Rav Amram Gaon mentions both customs in his siddur, the first one as the Sefardic custom, and the second as the Ashkenazi practice. Tosafot and the Ran (Sukkah 38b) also cite the Ashkenazi custom [as described above], as do the Tur and Beit Yosef 422:3. The congregation fulfills their obligation to say [the other three verses] by hearing the cantor chant them out loud. Therefore, they can simply answer הודו לה’ כי טוב כי לעולם חסדו. Many Acharonim write that since there is reason for concern that some congregants may not hear the cantor properly, it is best for the congregation to say the verses along with the cantor, finish shortly before him, and then answer הודו לה’ כי טוב כי לעולם חסדו. This is the opinion of Magen Avraham 422:8, Eliyah Rabbah 13, Machatzit HaShekel and Mishna Berura 20. See also Sefer Rosh Chodesh 6:15.
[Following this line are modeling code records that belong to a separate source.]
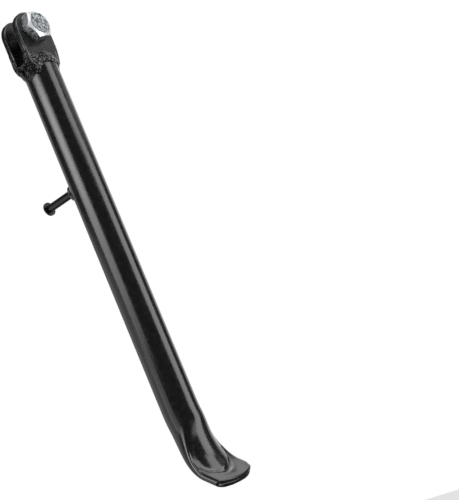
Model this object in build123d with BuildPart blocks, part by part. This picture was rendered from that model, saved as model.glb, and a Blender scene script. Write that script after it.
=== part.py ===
from build123d import *

import math
import os

# A bolt-on side stand for a small motorcycle: a tube leg with a pressed foot, a welded clevis of two
# ears, a post for the return spring, and the pivot bolt with its lock nut.
# Frame: the origin is the middle of the pivot bolt, between the ears. +Z runs up the leg, +X along the
# bolt to its head (away from the motorcycle), +Y to the rear. Sizes are in millimetres.

# --- Leg tube ---
TUBE_OD = 22.0
TUBE_WALL = 2.3
TUBE_TOP_Z = -24.0
BEND_START_Z = -250.5
BEND_RADIUS = 38.0
BEND_ANGLE = 53.0

# --- Foot, pressed from the end of the tube ---
FOOT_STRAIGHT = 14.0
FOOT_WIDTH = 35.4
FOOT_SEAM = 1.0
FOOT_FLARE_START = 5.0
FOOT_PRESS_START = 5.0
FOOT_PRESS_LENGTH = 32.0
FOOT_SQUARENESS = 3.0
FOOT_SOLE_FLAT = 0.35
FOOT_TIP_SAG = 3.8
FOOT_TIP_POWER = 2.5
FOOT_TIP_SHARES = (-1.15, -0.8, -0.4, 0.0, 0.4, 0.8, 1.15)
FOOT_STATIONS = 8
FOOT_OUTLINE_POINTS = 24

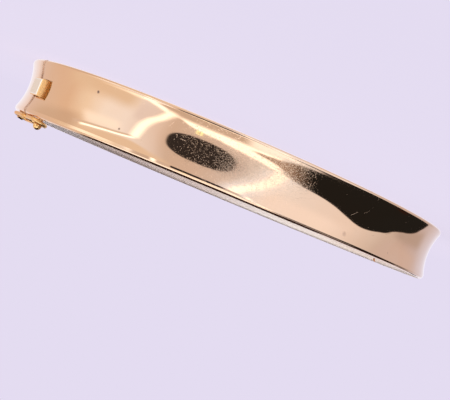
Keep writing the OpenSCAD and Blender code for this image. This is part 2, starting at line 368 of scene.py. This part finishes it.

 According to Sefardic tradition, the cantor, followed by the congregation, says the first part twice and then the second part twice. The Ashkenazi custom is that the cantor and the congregation say each verse responsively. This raises a question. The Talmud states in Megillah 22a that one is forbidden to interrupt a verse in the middle, except for the purpose of teaching young children. Tosafot (Sukkah 38b) answer that two people composed this verse – David and his brother. The Kolbo suggests that one is forbidden to split a verse in two only if it is from the Torah (Magen Avraham 422:8). The Maharsham explains in Da’at Torah that one is permitted to divide a verse if it is being used for prayer. See Sefer Rosh Chodesh 6:18, n. 37.
Ashkenazim say the four verses beginning with the words אודך, אבן מאסו, מאת ה’, זה היום twice. The custom of many Jews from North Africa is that the cantor says each verse once, after which the congregation responds likewise, and since “hearing is like answering,” it is considered as if they said each verse twice.